> **TASK DESCRIPTION**
Identify and pull out each line of the entries in which "given" occurs.
────────────────
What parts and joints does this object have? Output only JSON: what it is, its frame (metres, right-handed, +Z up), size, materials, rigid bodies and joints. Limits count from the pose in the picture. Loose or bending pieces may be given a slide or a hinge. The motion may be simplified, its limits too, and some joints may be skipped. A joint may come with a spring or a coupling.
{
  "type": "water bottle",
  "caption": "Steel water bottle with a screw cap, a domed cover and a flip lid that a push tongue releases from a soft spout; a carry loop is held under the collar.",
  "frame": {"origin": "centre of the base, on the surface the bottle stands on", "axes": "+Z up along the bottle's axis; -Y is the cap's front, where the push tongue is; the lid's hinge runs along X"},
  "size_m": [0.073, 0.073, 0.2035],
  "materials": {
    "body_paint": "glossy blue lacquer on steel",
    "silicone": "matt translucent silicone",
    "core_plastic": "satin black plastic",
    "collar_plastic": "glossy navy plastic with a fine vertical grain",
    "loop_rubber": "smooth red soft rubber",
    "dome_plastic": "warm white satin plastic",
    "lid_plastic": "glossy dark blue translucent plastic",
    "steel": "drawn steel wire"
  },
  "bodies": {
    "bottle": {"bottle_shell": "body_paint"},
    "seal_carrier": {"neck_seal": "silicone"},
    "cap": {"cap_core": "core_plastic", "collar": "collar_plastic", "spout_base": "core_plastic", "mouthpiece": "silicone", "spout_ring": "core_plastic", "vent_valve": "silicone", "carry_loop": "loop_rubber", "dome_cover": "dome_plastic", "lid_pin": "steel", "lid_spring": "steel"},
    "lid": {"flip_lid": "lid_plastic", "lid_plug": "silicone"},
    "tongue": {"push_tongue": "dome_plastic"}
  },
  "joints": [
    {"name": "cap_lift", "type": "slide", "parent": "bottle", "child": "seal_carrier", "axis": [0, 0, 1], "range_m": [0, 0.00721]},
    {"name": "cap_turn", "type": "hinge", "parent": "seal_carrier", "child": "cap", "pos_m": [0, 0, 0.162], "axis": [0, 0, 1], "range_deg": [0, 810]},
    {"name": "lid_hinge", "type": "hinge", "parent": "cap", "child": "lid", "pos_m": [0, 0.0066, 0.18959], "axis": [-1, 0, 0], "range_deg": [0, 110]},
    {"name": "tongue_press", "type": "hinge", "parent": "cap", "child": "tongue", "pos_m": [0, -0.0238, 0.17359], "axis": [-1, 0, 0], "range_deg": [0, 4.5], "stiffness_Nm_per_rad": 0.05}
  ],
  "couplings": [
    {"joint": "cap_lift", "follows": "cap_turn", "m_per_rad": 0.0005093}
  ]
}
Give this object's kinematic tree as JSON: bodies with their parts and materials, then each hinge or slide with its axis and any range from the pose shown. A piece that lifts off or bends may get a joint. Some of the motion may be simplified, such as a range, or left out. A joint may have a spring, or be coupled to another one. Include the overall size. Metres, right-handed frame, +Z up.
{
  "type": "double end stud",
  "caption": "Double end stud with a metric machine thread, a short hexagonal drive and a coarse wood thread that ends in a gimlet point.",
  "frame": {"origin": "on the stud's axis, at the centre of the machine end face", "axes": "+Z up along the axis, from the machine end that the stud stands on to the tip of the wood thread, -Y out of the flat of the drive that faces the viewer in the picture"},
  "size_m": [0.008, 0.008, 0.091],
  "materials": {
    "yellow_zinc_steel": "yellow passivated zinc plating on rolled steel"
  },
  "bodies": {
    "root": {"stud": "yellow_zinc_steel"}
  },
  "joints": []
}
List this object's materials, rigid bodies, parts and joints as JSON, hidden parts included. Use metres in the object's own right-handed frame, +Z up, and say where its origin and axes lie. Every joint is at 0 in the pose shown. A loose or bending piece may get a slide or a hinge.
────────────────
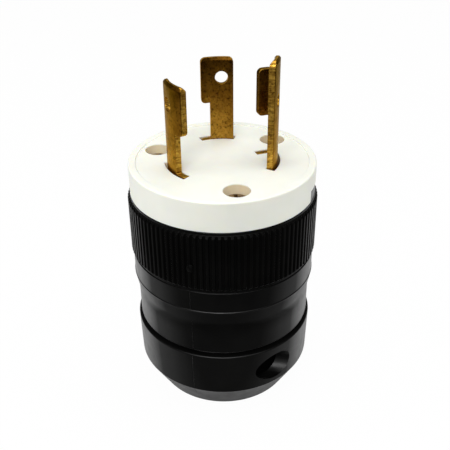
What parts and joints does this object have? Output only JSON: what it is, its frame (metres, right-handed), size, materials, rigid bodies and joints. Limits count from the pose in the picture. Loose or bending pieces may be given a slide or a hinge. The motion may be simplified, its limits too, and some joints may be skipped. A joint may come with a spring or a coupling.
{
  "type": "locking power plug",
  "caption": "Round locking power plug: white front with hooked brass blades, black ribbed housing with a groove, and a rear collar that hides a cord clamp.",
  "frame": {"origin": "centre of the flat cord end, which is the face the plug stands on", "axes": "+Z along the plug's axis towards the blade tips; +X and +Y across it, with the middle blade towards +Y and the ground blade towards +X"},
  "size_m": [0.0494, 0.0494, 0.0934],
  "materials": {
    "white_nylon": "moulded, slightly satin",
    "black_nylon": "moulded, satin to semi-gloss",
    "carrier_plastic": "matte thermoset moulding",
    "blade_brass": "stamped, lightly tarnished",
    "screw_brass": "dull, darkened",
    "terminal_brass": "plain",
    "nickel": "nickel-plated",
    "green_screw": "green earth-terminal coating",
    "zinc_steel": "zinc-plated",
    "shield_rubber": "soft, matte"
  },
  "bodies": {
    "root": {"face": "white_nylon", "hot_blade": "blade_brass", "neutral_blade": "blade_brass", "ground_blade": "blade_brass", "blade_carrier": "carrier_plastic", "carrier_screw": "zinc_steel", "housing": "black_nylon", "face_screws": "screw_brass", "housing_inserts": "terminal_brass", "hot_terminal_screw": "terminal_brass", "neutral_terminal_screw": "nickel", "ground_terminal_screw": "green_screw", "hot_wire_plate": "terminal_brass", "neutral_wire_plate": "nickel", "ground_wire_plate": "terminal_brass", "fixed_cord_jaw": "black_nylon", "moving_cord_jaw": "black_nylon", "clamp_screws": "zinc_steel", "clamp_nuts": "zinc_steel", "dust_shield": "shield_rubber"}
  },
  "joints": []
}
────────────────
> **FULL OUTPUT**
What parts and joints does this object have? Output only JSON: what it is, its frame (metres, right-handed, +Z up), size, materials, rigid bodies and joints. Limits count from the pose in the picture. Loose or bending pieces may be given a slide or a hinge. The motion may be simplified, its limits too, and some joints may be skipped. A joint may come with a spring or a coupling.
What parts and joints does this object have? Output only JSON: what it is, its frame (metres, right-handed), size, materials, rigid bodies and joints. Limits count from the pose in the picture. Loose or bending pieces may be given a slide or a hinge. The motion may be simplified, its limits too, and some joints may be skipped. A joint may come with a spring or a coupling.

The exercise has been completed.